Let’s take an Expense Entry System as an example of a traditional IT project.  You need to enable business users to enter expense items with some key information: vendor, expense account, amount (or perhaps at times units and rate such as mileage), and date. You probably need some approval functionality, the ability to add new users, new vendors, new expense accounts, and so on.  And you may need to layer in expense policy rules, alerting, and some workflow.  This could be relatively complex, but the requirements to support the expense reporting process are well known and change very little over time.   You gather the requirements, implement (perhaps in multiple versions), and go into maintenance mode.  (I apologize for oversimplifying.)

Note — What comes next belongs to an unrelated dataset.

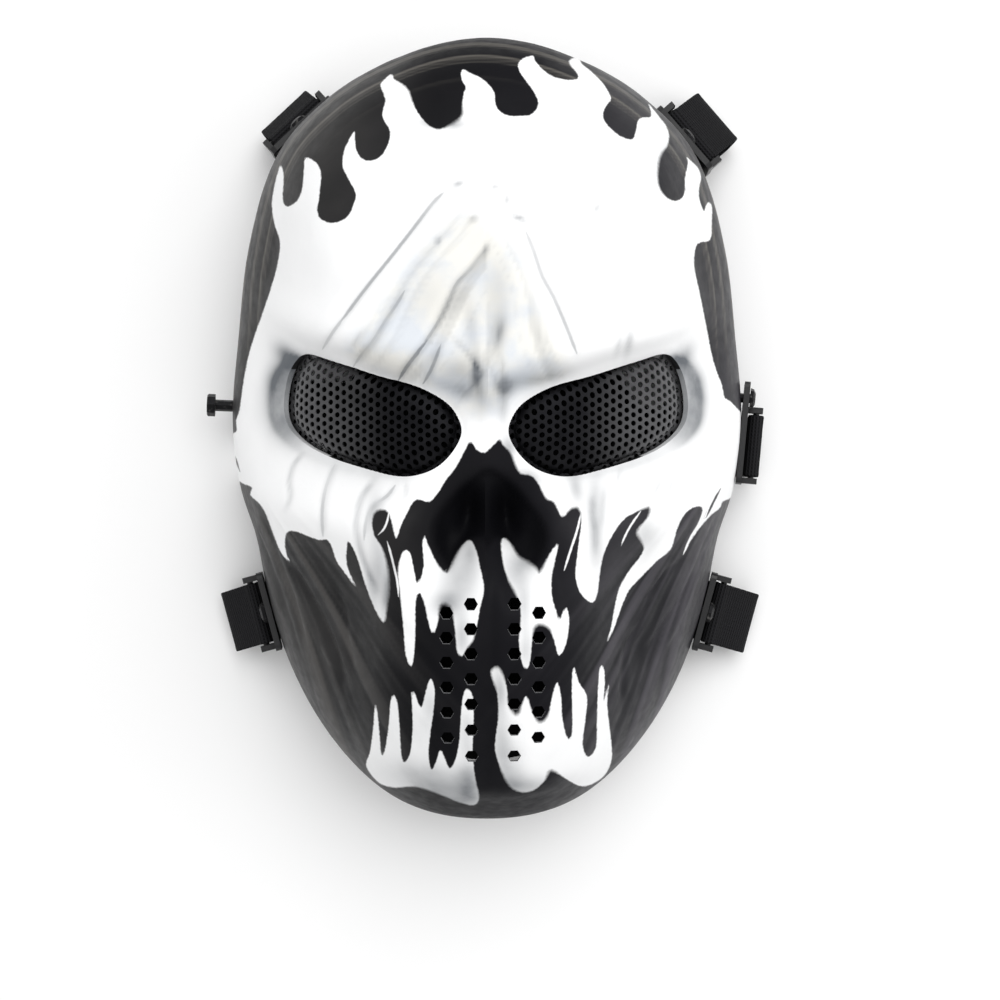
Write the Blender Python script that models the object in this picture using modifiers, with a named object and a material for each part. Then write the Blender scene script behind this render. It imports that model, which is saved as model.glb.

Now, let’s take Expense Entry Reporting.  It seems obvious that we’ll need to see reports on expense by account, or by employee, or by manager, or by date.  We probably also need some workflow reporting, such as pending approvals.  But what will happen is that once the business users start working with data and learning more about the business, they will formulate new questions.  What if the mileage rate increases next year?  Is there seasonality in our lodging expenses?  Does any vendor make up 50percent of expenses in a given account?  What were meal expenditures for the Northwest sales team in 1995 and 2005?  Even if you give them the super, self-service BI solution with “all the data,” my experience is these requests don’t stop.  And now, add in all the other IT systems we could use to generate reports.

Here’s the deal:  Most IT systems are about support known processes.  Enter your expense report.  That’s it.  BI systems are about supporting both known processes (did everyone enter their expense report?), as well as unknown (or unforeseen) processes.  Said another way, BI supports learning.  It helps the business learn new things about both internal and external conditions.  And as we learn, two important things happen:  We change what we do and we change the questions we ask.  And guess what, both of these will change the requirements of your BI system.

In the most successful cases, BI projects generate competitive advantages which allow you to change the rules.  And that won’t just make the BI system obsolete.  You’ll be reworking entire parts of your organization, as well as the systems that support them.